You maybe right about education but I think another factor is that if 50% of the population are going to go to higher education, as I believe is the plan, then the value of taking a degree has got to have lessened and won't automatically catapult you into the bosom of the middle classes.

Also the mobility may have slowed up a bit because the children who were the first generation in their families to go to university and make the move towards to MC are now the ones sending their children off to university so those children are already MC if their parents were the in-betweenies

(thedolly - haven't come up with a name for them yet other than 'the in-betweenies' but frankly that is a bit naff)

You are right about the prejudice to the Essex/Estuary accent. People do get snobby about it. I know my mother corrected us all the time if we dropped an aitch or a 'w'. She wasn't a Londoner and I can still remember her saying it was common.

I doubt she would have done that if we had her native Devon accent or a northern one.

Judy1234 · 26/04/2009 16:37

Not every one from the North has an accent. We were brought up in Newcastle but don't and never had the accent.

pagwatch · 26/04/2009 16:39

The poshest bloke I ever met was from Manchester

Niecie · 26/04/2009 16:48

I'm sure you are right Xenia but still think more people have an accent up North than in the South ime.

I quite like the Geordie accent. I can't imagine you with one though, not from the very little I know of you!

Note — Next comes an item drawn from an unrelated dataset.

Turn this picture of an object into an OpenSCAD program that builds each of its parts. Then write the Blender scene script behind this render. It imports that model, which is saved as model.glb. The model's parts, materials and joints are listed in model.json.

spicemonster · 26/04/2009 17:07

Sorry Niecie - had to think there for a bit too! That is a very good point about the dilution of the value of education and I'm sure that's another factor. I wonder if education will cease to be a marker for class in the future? Actually, what I suspect will happen is that we move to a society where there is a very swollen middle class, with some people being massively over-qualified for their work, with thin wafers of the properly posh and the underbelly either side. There are parts of the country where there are generations of people who have never ever worked. How you escape from that I don't know

xenia - I have friends from Northumberland/Newcastle who have no accent. Did you go to private school? That's what tends to give the 'no accent' thing IME (I don't have one either - I didn't grow up in the UK so I have a very generic accent)

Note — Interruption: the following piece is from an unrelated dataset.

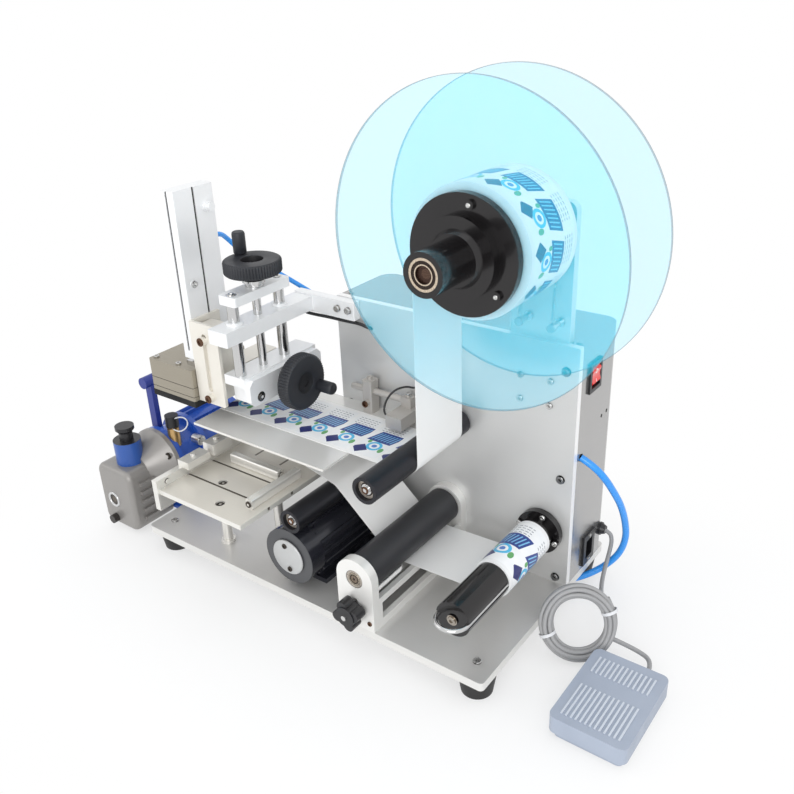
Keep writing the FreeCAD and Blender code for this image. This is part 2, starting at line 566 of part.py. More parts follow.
# Positioning table: grooved plate, upright rail, two posts and two stop bars.
table_run = "table_right - table_left"
table = block("table_slab", "table_left", "table_front", "table_top - table_thick", table_run,
              "table_back - table_front", "table_thick")
table = cut("table_cut", table, [
    block("table_groove_one", "table_left - 1", "table_front + 42", "table_top - 1.5", 112, 3, 3),
    block("table_groove_two", "table_left - 1", "table_front + 80", "table_top - 1.5", 112, 3, 3),
    rod("table_sink_one", "z", -105, -133, "table_top - 3", 5.5, 5),
    rod("table_sink_two", "z", -75, -166, "table_top - 3", 5.5, 5)])
table = join("table_full", [table, rod("table_screw_one", "z", -105, -133, "table_top - 4", 3.4, 2.6),
                            rod("table_screw_two", "z", -75, -166, "table_top - 4", 3.4, 2.6)])
piece("table_plate", table)
rail = [block("rail_plate", "table_left - 8", "table_front - 3", "table_top - 27", 8, 148, 39),
        block("rail_block_one", "table_left - 6", "table_front + 36", "table_top + 12", 18, 34, 9),
        block("rail_block_two", "table_left - 6", "table_front + 76", "table_top + 12", 18, 30, 14),
        rod("rail_stop_one", "z", "table_left + 2", "table_front + 53", "table_top + 20", 3, 4),
        rod("rail_stop_two", "z", "table_left + 2", "table_front + 90", "table_top + 25", 3, 4),
        rod("rail_screw_one", "x", "table_left - 2", "table_front + 12", "table_top + 6", 3, 4),
        rod("rail_screw_two", "x", "table_left - 2", "table_front + 132", "table_top + 6", 3, 4)]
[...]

LolaTheShowgirl · 26/04/2009 17:09

I sit openmouthed at some of these threads from the rich netters but they're well in the minority. I remembered being so shocked at the price someone paid for a turkey on one of the christmas threads and always am at how people can afford to shop at Waitrose and Boden and even Next, but each to their own. I'm a Asda's Smartprice girl myself, just til I win the lottery Just avoid those threads if you don't like them because it's not their fault they're rich and can afford these things. Good on them for having that kind of money, I say!

Swedes · 26/04/2009 21:28

I'm afraid I've never had working class sex so couldn't possibly shouldn't comment. I imagine it involves the geezer whispering, nay shouting, in the woman's ear: "You are well farking out of order and you 'ave what's coming to you." But please correcy me if I'm wrong.